If you advertise EA as a place where talented people are needed in order to make the world a better place, and talented people arrive in EA, and they don't feel at all needed... they might not come back. Even if it's true in some technical sense that more people are needed in the abstract. Same way you might not come back to my vegan restaurant, even if it's technically true that the tacos are delicious. Replies like this miss the point, and give you a reputation for callous mismanagement. Eventually you burn through your entire potential customer base.
That doesn't necessarily mean you need to stop advertising. Just give people an accurate idea of what to expect, instead of hiding behind "it was technically correct". If the advertisement says "Jackfruit tacos available for first 50 customers", you won't be as annoyed if they are all out by the time you arrive.
Also, people have to deal with the whole application process that repeats over and over. To extend your analogy: the customers who drove across town are also being asked to describe, in slightly different words each time, why they like tacos.
This particular metaphor really resonated with me for whatever reason.
I'm trying to career switch. I have small children in the family to care for. My current role is very demanding. I have pretty limited resources to put towards job hunting right now. I did not go to a top college. I'm not an elite applicant, though I've done well for myself in my circumstances, and a lot of my failure to do better is due to prioritizing volunteer and other work.
To put it crassly, if EA orgs can fully satisfy their staffing needs using recent, EA-aligned graduates of elite colleges, there is no point in me even applying.

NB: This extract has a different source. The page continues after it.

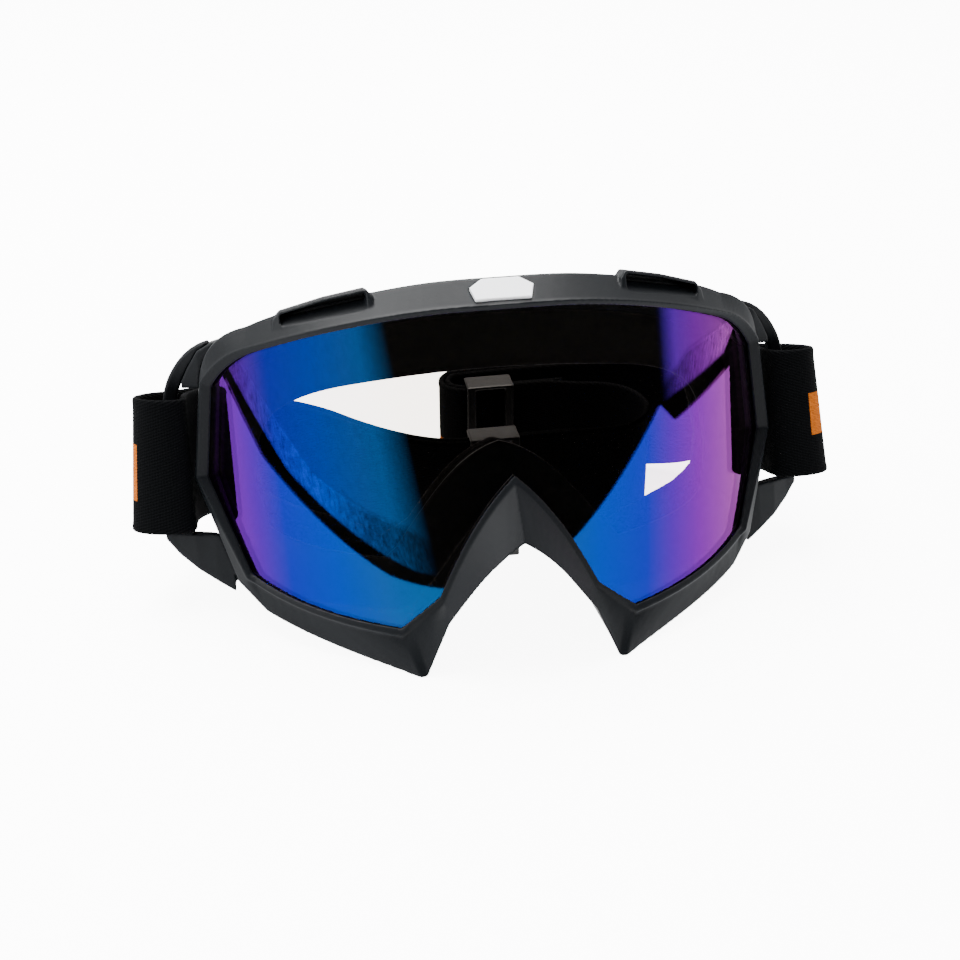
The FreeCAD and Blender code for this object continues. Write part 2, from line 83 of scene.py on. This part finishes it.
FOLD_RADIUS = 6.3
BACK_TURN = (40.0, 55.2)
BACK_RADIUS = 16.6
SEWN_OFFSET = 1.05          # from a slider's centre line to the webbing sewn round its bar
SLIDERS = {"right": (7.0, 75.7), "left": (2.0, 38.6)}


# ------------------------------------------------------------------ places
def row(x, y, z):
    """A point of the table frame, in metres of the row frame."""
    return Vector((x, y - ORIGIN_Y, z - ORIGIN_Z)) * MM


def leaned(x, b, u):
    """A point of the lens frame (across, back, up the lens axis), in the row frame."""
    return row(x, b * math.cos(LEAN) + u * math.sin(LEAN), u * math.cos(LEAN) - b * math.sin(LEAN))


def lens_frame(point):
    """The lens frame's x, b and u of a row frame point, in millimetres."""
    y = point.y / MM + ORIGIN_Y
    z = point.z / MM + ORIGIN_Z
    return (point.x / MM, y * math.cos(LEAN) - z * math.sin(LEAN),
            y * math.sin(LEAN) + z * math.cos(LEAN))


# ------------------------------------------------------------------ node material helpers
def new_material(name):
    material = bpy.data.materials.new(name)
    material.use_nodes = True
    tree = material.node_tree
    return material, tree, tree.nodes["Principled BSDF"]


def add_node(tree, kind, **inputs):
    node = tree.nodes.new(kind)
    for key, value in inputs.items():
        node.inputs[key.replace("_", " ")].default_value = value
    return node


def math_node(tree, operation, first, second=None, third=None):
    """A Math node; each argument is a number or a socket."""
    node = tree.nodes.new("ShaderNodeMath")
    node.operation = operation
    for socket, value in zip(node.inputs, (first, second, third)):
        if value is None:
            continue
        if isinstance(value, (int, float)):
            socket.default_value = value
        else:
            tree.links.new(value, socket)
    return node.outputs[0]


def ramp_node(tree, value, stops):
    node = tree.nodes.new("ShaderNodeValToRGB")
    elements = node.color_ramp.elements
    for element, (position, color) in zip((elements[0], elements[1]), (stops[0], stops[-1])):
        element.position = position
        element.color = (*color, 1.0)
    for position, color in stops[1:-1]:
        elements.new(position).color = (*color, 1.0)
    tree.links.new(value, node.inputs["Fac"])
    return node.outputs["Color"]


def bump(tree, height, shader, strength, distance):
    node = add_node(tree, "ShaderNodeBump", Strength=strength, Distance=distance)
    tree.links.new(height, node.inputs["Height"])
    tree.links.new(node.outputs["Normal"], shader.inputs["Normal"])


def object_noise(tree, scale, detail):
    coords = tree.nodes.new("ShaderNodeTexCoord")
    noise = add_node(tree, "ShaderNodeTexNoise", Scale=scale, Detail=detail)
    tree.links.new(coords.outputs["Object"], noise.inputs["Vector"])
    return noise.outputs["Fac"]


def moulded(name, color, roughness, grain, strength, gloss_level=0.5):
    """Moulded plastic with a fine etched grain and a slight change of gloss."""
    material, tree, shader = new_material(name)
    shader.inputs["Base Color"].default_value = (*color, 1.0)
    shader.inputs["Specular IOR Level"].default_value = gloss_level
    broad = object_noise(tree, 60.0, 3.0)
    gloss = math_node(tree, "MULTIPLY_ADD", broad, 0.12, roughness - 0.06)
    tree.links.new(gloss, shader.inputs["Roughness"])
    bump(tree, object_noise(tree, grain, 2.0), shader, strength, 0.0002)
    return material


def foam(name, color, pore):
    """Open-cell foam: rough, with pores of one size."""
    material, tree, shader = new_material(name)
    shader.inputs["Roughness"].default_value = 0.95
    shader.inputs["Specular IOR Level"].default_value = 0.05
    coords = tree.nodes.new("ShaderNodeTexCoord")
    cells = add_node(tree, "ShaderNodeTexVoronoi", Scale=pore)
    tree.links.new(coords.outputs["Object"], cells.inputs["Vector"])
    dark = tuple(0.35 * c for c in color)
    tone = ramp_node(tree, cells.outputs["Distance"], ((0.1, dark), (0.55, color)))
    tree.links.new(tone, shader.inputs["Base Color"])
    bump(tree, cells.outputs["Distance"], shader, 0.7, 0.0006)
    return material


def fleece():
    """Brushed fleece: matte, with a soft sheen and an uneven pile."""
    material, tree, shader = new_material("fleece_pile")
    shader.inputs["Roughness"].default_value = 1.0
    shader.inputs["Specular IOR Level"].default_value = 0.1
    shader.inputs["Sheen Weight"].default_value = 0.08
    shader.inputs["Sheen Roughness"].default_value = 0.6
    pile = object_noise(tree, 900.0, 6.0)
    tone = ramp_node(tree, pile, ((0.3, (0.0015, 0.0015, 0.0018)), (0.75, (0.007, 0.007, 0.0075))))
    tree.links.new(tone, shader.inputs["Base Color"])
    bump(tree, pile, shader, 0.9, 0.0012)
    return material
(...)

The way it feels (when I'm feeling down) is that EA is not really intended for someone like me. The jobs are not there, and while I believe in and practice earning to give, you sometimes get the impression reading the boards that if you aren't a high enough earner, maybe even that isn't really worthwhile, since in an objective sense, it isn't high impact.
And that's fine. Maybe EA can get all it needs from those talent pools, and maybe the urgency of the moment is such that even the money I can give is not that important. Obviously, its feasible that's the case. But then, I'd like to know that, you know?
Quite possibly they infer this must be the most exciting new product, feel FOMO, and arrive even earlier the next day? Restaurant behaviour is weird - see for example how long lines are seen as a sign of success rather than mispricing.